2. Из первой характеристики выводится вторая: Философия обозначает невысказываемое - тем, что ясно показывает то, что может быть высказано. Витгенштейн утверждал: всё мыслимое необходимо мыслить ясно, на долю же остального останется то, что останется (конечно, следует не пользоваться картиной двоемирия, а уточнить, что же осталось).
3. Следующая характеристика - незначительное добавление к «непрямому говорению»: должно писать философию на манер поэтического текста. Такое требование воспринимается автором в качестве характерной черты антифилософского и антитеоретического творчества. Однако, Витгенштейн, особенно «поздний», и писал на манер поэтического текста, и это, кроме того, не мешало ему создавать логическую теорию.

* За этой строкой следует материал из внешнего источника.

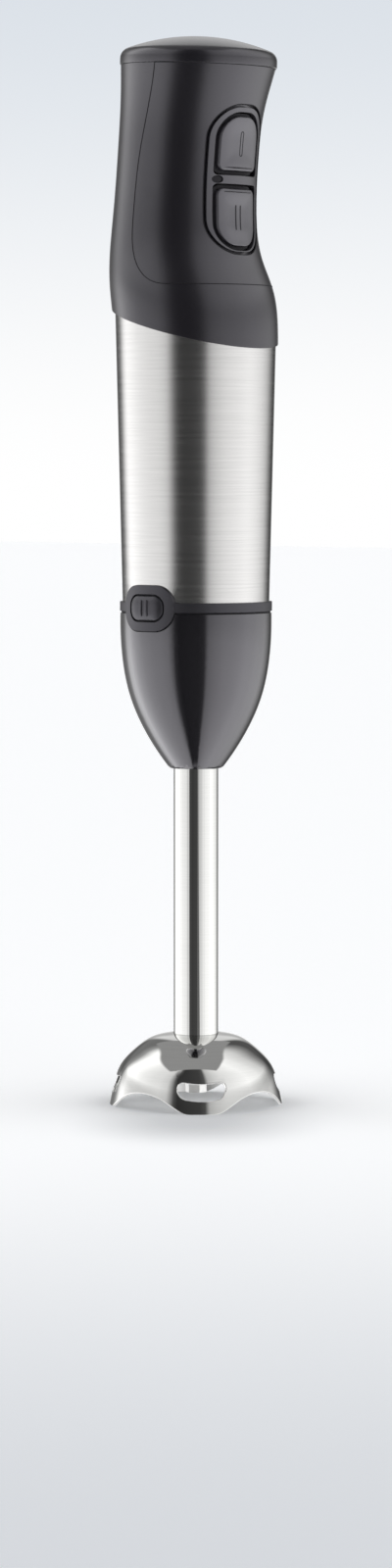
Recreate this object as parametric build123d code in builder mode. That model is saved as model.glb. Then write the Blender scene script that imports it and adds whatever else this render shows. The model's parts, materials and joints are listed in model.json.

Таково общее представление об антифилософии и/или антиметафизике по А. Бадью. Оно страдает рядом неточностей и личных предпочтений. Термин «антифилософия» подразумевает сугубо негативный характер философии Витгенштейна. Мы будем использовать термин «постметафизика», имея в виду не только рассмотрение традиционных проблем философии в качестве псевдопроблем (вместо выработки теорий, предназначенных для их переформулировки и/или разрешения), но и отдельный положительный способ мышления. Впрочем, относительно бессмысленности вопросов и проблем философии Витгенштейн пишет:
Весь вопрос в том, какого рода проблемы имеет в виду (анти)философ. Ведь приводимый им пример подобной проблемы, а именно, вопрос о том, является ли добро более/менее тождественным, чем красота, есть случай скорее не показательный, а тривиальный, к тому же - не общераспространенный. Логика Платонова диалога Софист - лучшая иллюстрация. Софист утверждает: небытия нет, так как чего нет, того то и нет, но мудрый Чужеземец размышляет иначе: тот факт, что мы все-таки установили, что чего нет, того то и нет, мы установили, думая о небытии, о самом небытии, и, значит, в каком-то смысле, небытие есть. Далее Платон излагает «историю» пяти великих родов, которая дает окончательный (хотя это не совсем диалектическое слово) ответ на вопрос о том, существует ли небытие. Вот характернейший тип бессмыслицы. Антиплатоник Витгенштейн скажет позднее (значительно позже написания Трактата, когда впервые прочтет древнего грека), что Платон абсолютно бесполезен. Примеры можно умножить, но они все равно не дадут полного представления о способах различения между осмысленными предложениями и бессмыслицей. Лучше указать на основные черты постметафизики Витгенштейна, подробное раскрытие которых способствует ответу в том числе и на вопрос о критериях адекватного понимания констатации 4.003. Ведь почему неудачны характеристики А. Бадью? Они связаны между собой либо по линии сторонних идей о существе «антифилософии», либо -проводятся на уровне аналогии. Так, (анти)философия, определяя, какие предложения осмысленны, остальное все отдает сфере «деятельности» (правда здесь А.Бадью вместо деятельности будет говорить о некоем поэтическом акте, но это уже и совсем насилие над текстом). При этом непонятно, каким образом первое связано со вторым за пределами схемы, ради которой не стоило бы особо антифилософствовать, и каким статусом наделено «невыразимое». Мы предлагаем, поэтому, другие характеристики. Первая из них будет центральной для настоящей главы, а вторая, связанная с тем, что уже было сказано в характеристиках А.Бадью, будет понятна из всестороннего раскрытия первой.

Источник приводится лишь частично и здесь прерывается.